Counsel further argue that if plaintiff in error is liable under section 31 said section must be held unconstitutional as requiring an unreasonable and arbitrary classification, in that it sets apart contractors from all other classes of persons and imposes a burden upon them if they fail to require sub-contractors to insure, thus arbitrarily distinguishing also one class of contractors from another class. This court has repeatedly held that the legislature may legally classify persons so long as the law making the classification is general and has some reasonable relation to the end sought, so that the difference between the classes is not a purely arbitrary one. (In re Day, 181 Ill. 73; People v. Kewanee Light Co. 262 id. 255, and cited cases.) A law is uniform when all persons brought within the relation and circumstances provided for are affected alike. It is uniform and general, not because it embraces all the governed, but that it may, from its terms, when many are embraced in its provisions, embrace all others who occupy like positions to those who are embraced. (Ritchie & Co. v. Wayman, 244 Ill. 509; People v. Grover, 258 id. 124; People v. Vickroy, 266 id. 384.) It is not necessary that a law, to be general, should apply to every person. Very few laws do so apply. It is general if it acts upon all persons coming within its scope. (People v. Kewanee Light Co. supra.) While we do not here decide or discuss the question whether only contractors come within the provisions of said section 31, we do hold that if the contention of counsel for the plaintiff in error be correct and only contractors come within the provisions of said section it would not thereby be rendered unconstitutional, for in our judgment, in view of the public necessities and the end sought to be attained, a substantial difference exists between the business of other people and the business in which contractors must be engaged to come within the provisions of the section.

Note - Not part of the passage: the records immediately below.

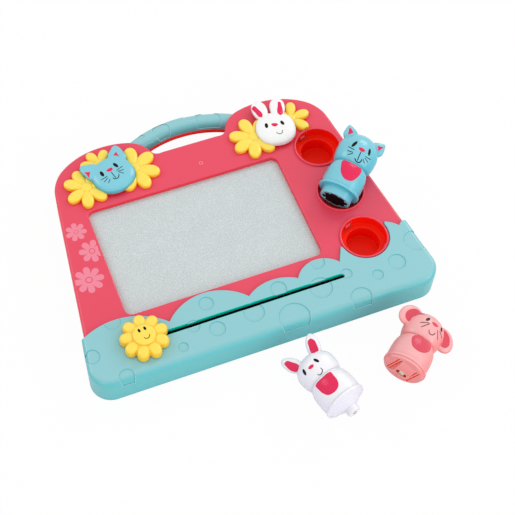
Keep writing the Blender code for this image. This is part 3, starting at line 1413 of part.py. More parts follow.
def stamper_cat():
    """Cat stamper: the sleeve at its base holds a flower-shaped magnet."""
    root = stand("cat_stamper", CAT_PLACE, CAT_HEADING_DEG, CAT_LEAN_DEG, CAT_TURN_DEG)
    ears = [leaf_ear(side, CAT_EAR_FOOT, CAT_EAR_TIP, CAT_EAR_HALF, CAT_EAR_TAPER_SHARE) for side in (-1, 1)]
    stamper_head("cat_head", SKY_BLUE, root, CAT_HEAD, ears)
    stamper_body("cat_body", SKY_BLUE, root)
    face = -SLEEVE_LENGTH
    profile = [(SLEEVE_RADIUS, face), (SLEEVE_RADIUS, 0.0)] + ring_profile() + collar_profile()
    base = link("cat_base", turned_solid(bmesh.new(), profile, STAMPER_STEPS), SKY_BLUE, root)
    pocket = bmesh.new()
    inner = SLEEVE_RADIUS - SLEEVE_WALL
    turned_solid(pocket, ((inner, face + STAMP_FACE), (inner, BASE_PLATE + OVERRUN)), STAMPER_STEPS)
    combine(base, guide("cat_base_pocket", pocket, root))
    window = bmesh.new()
    form = (STAMP_PINCH_SHARE, STAMP_PETALS, STAMP_FIRST_PETAL_DEG)
    rings = flower_rings(STAMP_REACH, *form, face - OVERRUN, face + STAMP_FACE + JOIN, 0.0)
    skin(window, rings[:1] + rings[-1:])
    in_triangles(combine(base, guide("cat_stamp_window", window, root)))
    magnet = bmesh.new()
    raised = flower_rings(STAMP_REACH - 2.0 * GAP, *form, face + GAP, face + STAMP_MAGNET_THICKNESS, 0.0)
    skin(magnet, raised[:1] + raised[-1:])
    link("cat_stamp_magnet", magnet, MAGNET_BLACK, root)


def rabbit_pen():
    """Rabbit pen: a cone at its base ends in a boss with a magnetic tip."""
    root = stand("rabbit_pen", RABBIT_PLACE, RABBIT_HEADING_DEG, RABBIT_LEAN_DEG, RABBIT_TURN_DEG)
    form = (RABBIT_EAR_FOOT, RABBIT_EAR_TIP, RABBIT_EAR_HALF, RABBIT_EAR_TAPER_SHARE)
    ears = [leaf_ear(side, *form) for side in (-1, 1)]
    stamper_head("rabbit_head", WHITE, root, RABBIT_HEAD, ears)
    stamper_body("rabbit_body", WHITE, root)
    end = -CONE_LENGTH - BOSS_LENGTH
    profile = [
        (BOSS_RADIUS - BOSS_ROUND, end),
        (BOSS_RADIUS, end + BOSS_ROUND),
        (BOSS_RADIUS, -CONE_LENGTH),
        (CONE_TOP_RADIUS, 0.0),
    ]
    profile += ring_profile() + collar_profile()
    base = link("rabbit_base", turned_solid(bmesh.new(), profile, STAMPER_STEPS), WHITE, root)
    cuts = bmesh.new()
    turned_solid(
        cuts,
        (
            (TIP_RADIUS + GAP, end - OVERRUN),
            (TIP_RADIUS + GAP, -CONE_LENGTH + BASE_PLATE),
            (BOSS_RADIUS - BASE_PLATE, -CONE_LENGTH + BASE_PLATE),
            (CAVITY_RADIUS, BASE_PLATE),
            (CAVITY_RADIUS, BASE_PLATE + OVERRUN),
        ),
        STAMPER_STEPS,
    )
    combine(base, guide("rabbit_base_inside", cuts, root))
    vents = bmesh.new()
    for side in (-1, 1):
        vent = ((VENT_RADIUS, -OVERRUN), (VENT_RADIUS, RING_HEIGHT / 2.0))
        turned_solid(vents, vent, VENT_SIDES, (side * VENT_PLACE, 0.0))
    in_triangles(combine(base, guide("rabbit_vents", vents, root)))
    tip = bmesh.new()
    turned_solid(
        tip,
        (
            (TIP_RADIUS * TIP_POINT_SHARE, end - TIP_REACH),
            (TIP_RADIUS * TIP_SHOULDER_SHARE, end - TIP_REACH * TIP_DOME_SHARE),
            (TIP_RADIUS, end),
            (TIP_RADIUS, end + TIP_DEPTH),
        ),
        STAMPER_STEPS,
    )
    link("rabbit_tip", tip, TIP_METAL, root)


def mouse_hump_radius():
    """Radius of the vault over the roller."""
    return (HUMP_CHORD**2 + HUMP_RISE**2) / (2.0 * HUMP_RISE)


def lying_cylinder(bm, radius, half_length, place, steps=20, first=0.0):
    """A cylinder along X about a place given as (y, z)."""
    y0, z0 = place
    rings = []
    for x in (-half_length, half_length):
        rings.append([(x, y0 + py, z0 + pz) for py, pz in circle_points(0.0, 0.0, radius, steps, first)])
    return skin(bm, rings)


def mouse_roller():
    """Mouse roller: a small magnet roller looks out of the vaulted base between two rails."""
    root = stand("mouse_roller", MOUSE_PLACE, MOUSE_HEADING_DEG, MOUSE_LEAN_DEG, MOUSE_TURN_DEG)
    stamper_head("mouse_head", PALE_PINK, root, MOUSE_HEAD, [round_ear(side) for side in (-1, 1)])
    stamper_body("mouse_body", PALE_PINK, root)
    face = -MOUSE_PLATE_DROP
    profile = [
        (MOUSE_PLATE_RADIUS - MOUSE_PLATE_ROUND, face),
        (MOUSE_PLATE_RADIUS, face + MOUSE_PLATE_ROUND),
        (MOUSE_PLATE_RADIUS, 0.0),
    ]
    profile += ring_profile() + collar_profile()
    base = link("mouse_base", turned_solid(bmesh.new(), profile, STAMPER_STEPS), PALE_PINK, root)
    radius = mouse_hump_radius()
    crest = face - HUMP_RISE
    vault = bmesh.new()
    lying_cylinder(vault, radius, HUMP_HALF_LENGTH, (0.0, crest + radius), VAULT_STEPS)
    clip = bmesh.new()
    box(clip, 0.0, 0.0, RING_RADIUS, RING_RADIUS, face + JOIN, crest + 2.0 * radius + OVERRUN)
    vault_guide = combine(guide("mouse_vault", vault, root), guide("mouse_vault_clip", clip, root))
    combine(base, vault_guide, "UNION")
    axle_level = crest + ROLLER_RADIUS - ROLLER_PROUD
    pocket = bmesh.new()
    half_y = ROLLER_RADIUS + ROLLER_POCKET_CLEARANCE
    box(pocket, 0.0, 0.0, ROLLER_MOUTH_HALF_LENGTH, half_y, crest + VAULT_WALL, BASE_PLATE + OVERRUN)
    combine(base, guide("mouse_pocket", pocket, root))
    mouth = bmesh.new()
    outline = oval_points(0.0, 0.0, ROLLER_MOUTH_HALF_LENGTH, ROLLER_MOUTH_HALF_HEIGHT, 2.0, STAMPER_STEPS)
    prism(mouth, outline, crest - OVERRUN, crest + VAULT_WALL + JOIN)
    combine(base, guide("mouse_mouth", mouth, root))
    bearing = bmesh.new()
    bed = AXLE_RADIUS + GAP
    sides = [(bed, BASE_PLATE + OVERRUN), (-bed, BASE_PLATE + OVERRUN)]
    for k in range(SCREW_SIDES + 1):
        a = math.pi * (1.0 + k / SCREW_SIDES)
        sides.append((bed * math.cos(a), axle_level + bed * math.sin(a)))
    reach = AXLE_LENGTH / 2.0 + GAP
    skin(bearing, [[(x, py, pz) for py, pz in sides] for x in (-reach, reach)])
    combine(base, guide("mouse_axle_bed", bearing, root))
    slits = bmesh.new()
    for side in (-1, 1):
        for off in (-1, 1):
            x = side * RAIL_PLACE + off * (RAIL_WIDTH + SLIT_WIDTH) / 2.0
            box(slits, x, 0.0, SLIT_WIDTH / 2.0, SLIT_LENGTH / 2.0, face - OVERRUN, BASE_PLATE + OVERRUN)
    combine(base, guide("mouse_slits", slits, root))
    in_triangles(base)
    axle = lying_cylinder(bmesh.new(), AXLE_RADIUS, AXLE_LENGTH / 2.0, (0.0, axle_level), STAMPER_STEPS)
    link("mouse_axle", axle, STEEL, root)
    spin = bpy.data.objects.new("mouse_roller_axis", None)
    bpy.context.scene.collection.objects.link(spin)
    spin.parent = root
    spin.location = (0.0, 0.0, axle_level)
    roller = bmesh.new()
    bore_radius = AXLE_RADIUS + GAP
    rings = []
    half = ROLLER_LENGTH / 2.0
    for r, x in ((bore_radius, -half), (ROLLER_RADIUS, -half), (ROLLER_RADIUS, half), (bore_radius, half)):
        rings.append([(x, py, pz) for py, pz in circle_points(0.0, 0.0, r, STAMPER_STEPS)])
    link("mouse_magnet_roller", skin(roller, rings, closed=True), TIP_METAL, spin)


def main():
    """Builds every piece in its place."""
    clear_scene()
    front_frame()
    lower_skirt()
    handle_cover()
    back_cover()
    for name, y in zip(("stamper_cup_back", "stamper_cup_middle", "stamper_cup_front"), cup_rows()):
        stamper_cup(name, y)
    screen()
    slide = bpy.data.objects.new("eraser_slide", None)
    bpy.context.scene.collection.objects.link(slide)
    slide.location = (KNOB_X, 0.0, 0.0)
    eraser(slide)
    badges()
    screws()
    stamper_cat()
    rabbit_pen()
    mouse_roller()


main()
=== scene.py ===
"""Looks of a child's magnetic drawing board with its eraser slide and three stamper animals.

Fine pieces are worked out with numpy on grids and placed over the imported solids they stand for. Lengths are
in metres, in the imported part's own frame: +X to the right, +Y away from the viewer, +Z up.
"""

import logging
import math
from dataclasses import dataclass, field
from enum import Enum
from typing import Any, Callable, ClassVar, Sequence

import bmesh
import bpy
import numpy as np
from mathutils import Matrix

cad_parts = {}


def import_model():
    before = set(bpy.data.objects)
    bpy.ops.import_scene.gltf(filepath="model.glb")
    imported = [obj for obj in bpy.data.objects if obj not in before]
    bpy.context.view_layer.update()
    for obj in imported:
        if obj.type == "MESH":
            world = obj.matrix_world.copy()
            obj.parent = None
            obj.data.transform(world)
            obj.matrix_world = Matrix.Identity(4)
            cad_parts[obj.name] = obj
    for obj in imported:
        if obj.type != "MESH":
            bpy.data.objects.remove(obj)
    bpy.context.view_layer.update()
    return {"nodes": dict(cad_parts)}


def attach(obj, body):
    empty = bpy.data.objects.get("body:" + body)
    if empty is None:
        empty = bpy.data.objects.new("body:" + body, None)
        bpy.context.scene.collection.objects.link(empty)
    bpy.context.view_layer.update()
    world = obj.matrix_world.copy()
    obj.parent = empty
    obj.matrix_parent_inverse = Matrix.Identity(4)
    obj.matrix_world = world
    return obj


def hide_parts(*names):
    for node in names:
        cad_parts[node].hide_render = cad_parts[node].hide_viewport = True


LOG = logging.getLogger("drawing_board")
Rows = np.ndarray
Colour = tuple[float, float, float]

GAP = 0.0003
BOARD_TOP = 0.030
PARTING = 0.017
HALF_WIDTH = 0.159
SKIRT_TOP = BOARD_TOP + GAP + 0.0018
CUP_X = 0.1215
CUP_ROWS = (0.0577, -0.0005, -0.0587)
# How far a tool runs past the face that it cuts
OVER = 0.004
# Radius at which a turned shape closes
AXIS = 1e-5


class Carving(Enum):
    """How a tool changes the piece it is used on."""

    CUT = "DIFFERENCE"
    JOIN = "UNION"


# Shader nodes


class Signal:
    """A socket of a material's nodes with the usual arithmetic."""

    def __init__(self, graph: "Graph", socket: bpy.types.NodeSocket) -> None:
        """Wraps an output socket of a material."""
        self.graph = graph
        self.socket = socket

    def _join(self, operation: str, left: Any, right: Any) -> "Signal":
        """One Math node on two numbers or sockets."""
        return self.graph.node("ShaderNodeMath", {"operation": operation}, {0: left, 1: right})

    def __add__(self, other: Any) -> "Signal":
        """Sum."""
        return self._join("ADD", self, other)

    __radd__ = __add__

    def __mul__(self, other: Any) -> "Signal":
        """Product."""
        return self._join("MULTIPLY", self, other)

    __rmul__ = __mul__

    def __sub__(self, other: Any) -> "Signal":
        """Difference."""
        return self._join("SUBTRACT", self, other)

    def __rsub__(self, other: Any) -> "Signal":
        """Difference from a number."""
        return self._join("SUBTRACT", other, self)

    def ramp(self, low: float, high: float) -> "Signal":
        """Smooth step from nought at low to one at high."""
        settings = {"interpolation_type": "SMOOTHSTEP"}
        return self.graph.node("ShaderNodeMapRange", settings, {0: self, 1: low, 2: high, 3: 0.0, 4: 1.0})


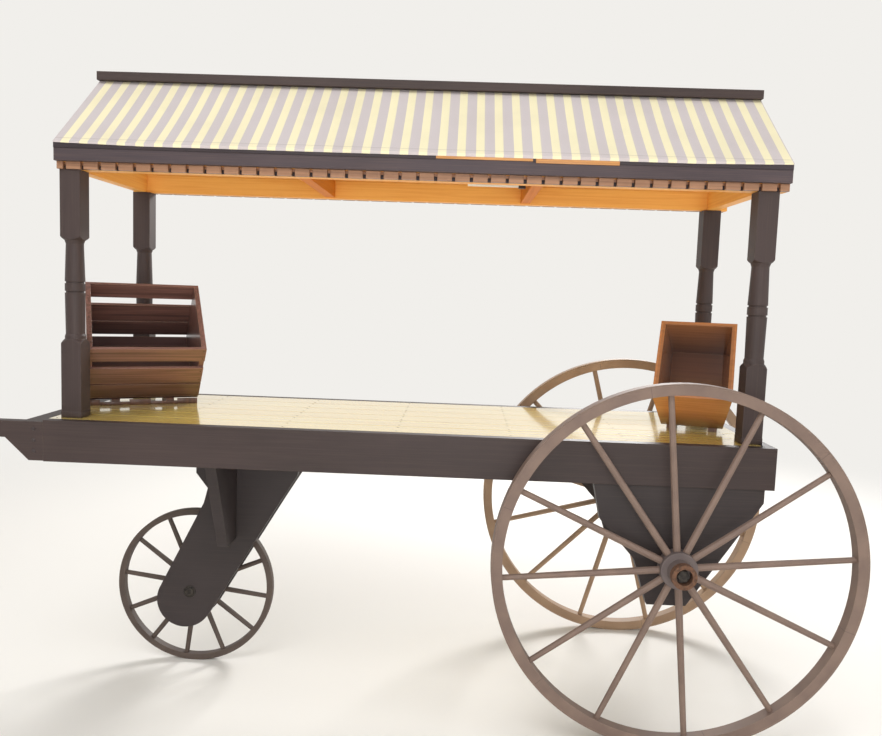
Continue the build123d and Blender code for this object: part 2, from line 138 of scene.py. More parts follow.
def stretched(tree, axis, across, along, tipped=None):
    """Coordinates in pattern units: fine across the board, long down its grain. A
    tipped box brings its pivot and turn, so that the grain follows its own boards."""
    scale = [1 / across] * 3
    scale["XYZ".index(axis)] = 1 / along
    if tipped:
        place = in_box(tree, tipped)
    else:
        place = add(tree, "TexCoord").outputs["Object"]
    return add(tree, "Mapping", {"Vector": place, "Scale": scale}).outputs["Vector"]


def edges(tree, radius):
    """Rounded-edge normal, and a mask that is high along an edge."""
    soft = add(tree, "Bevel", {"Radius": radius}, samples=4)
    flat = add(tree, "NewGeometry").outputs["Normal"]
    turn = add(tree, "VectorMath", {0: soft.outputs[0], 1: flat},
               operation="DOT_PRODUCT").outputs["Value"]
    mask = add(tree, "MapRange", {"Value": turn, "From Min": 0.995, "From Max": 0.80})
    return soft.outputs[0], mask.outputs["Result"]


def mix(tree, share, one, two):
    """Blend two colours, each a socket or linear values."""
    made = add(tree, "Mix", {0: share, 6: one, 7: two}, data_type="RGBA")
    return made.outputs[2]


def brown_paint(name, axis, light="#423533", dark="#372C2A", paler_tone="#62524A"):
    """Satin exterior paint brushed on planed boards: brush streaks along the grain,
    broad patches of two tones and edges rubbed paler."""
    made, tree, shader = new_material(name)
    streak_width, streak_length = 3 * MM, 260 * MM
    patch = 240 * MM
    streaks = add(tree, "TexNoise", {
        "Vector": stretched(tree, axis, streak_width, streak_length), "Scale": 1.0,
        "Detail": 3.0}).outputs["Fac"]
    patches = add(tree, "TexNoise", {
        "Vector": stretched(tree, axis, patch, 2 * patch), "Scale": 1.0,
        "Detail": 4.0}).outputs["Fac"]
    tone = add(tree, "MapRange", {"Value": patches, "From Min": 0.35, "From Max": 0.65})
    body = mix(tree, tone.outputs["Result"], linear(dark), linear(light))
    body = mix(tree, add(tree, "MapRange", {
        "Value": streaks, "From Min": 0.45, "From Max": 0.9,
        "To Max": 0.35}).outputs["Result"], body, linear(paler_tone))
    soft, edge_mask = edges(tree, 3 * MM)
    share = add(tree, "Math", {0: edge_mask, 1: streaks}, operation="MULTIPLY").outputs[0]
    colour = mix(tree, share, body, linear(paler_tone))
    rough = add(tree, "MapRange", {"Value": streaks, "To Min": 0.42, "To Max": 0.62})
    bump = add(tree, "Bump", {"Strength": 0.25, "Distance": 0.4 * MM,
                              "Height": streaks, "Normal": soft})
    set_inputs(tree, shader, Base_Color=colour, Roughness=rough.outputs["Result"],
               Specular_IOR_Level=0.35, Normal=bump.outputs["Normal"])
    return made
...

Counsel for the plaintiff in error further argue that no notice of this accident was given within thirty days, as required by section 24 of the Workmen’s Compensation act. That section provides, among other things, that such notice shall be given within thirty days with certain exceptions, and -further provides “that the failure on the part of any person entitled to such compensation to give such notice shall not relieve the employer from his liability for such compensation, when the facts and circumstances of such accident are known to such employer, his agent or vice-principal in the enterprise.” The evidence in the record shows, without contradiction, that the foreman of plaintiff in error in charge of the work at the place where such crushed stone was ■ delivered was present at the place of the accident at the time or shortly after it occurred, and that the general superintendent of plaintiff in error knew the next morning about the accident, the name of the injured man and how it happened. Counsel do not deny this, but insist that the knowledge of the superintendent or foreman was not such a knowledge as would bind plaintiff in error, apparently arguing that such persons had no control over or direct connection with the employees of said subcontractor. With this we do not agree. Section 24 must be read in connection with section 31. Those who are liable under said section are also liable under section 24 without notice, when the facts and circumstances of the accident are brought to the knowledge of the employer, as provided in the said section. Obviously, the foreman and superintendent of plaintiff in error must be held to be its agent and vice-principal, respectively.
The judgment of the circuit court will be affirmed.
Judgment affirmed.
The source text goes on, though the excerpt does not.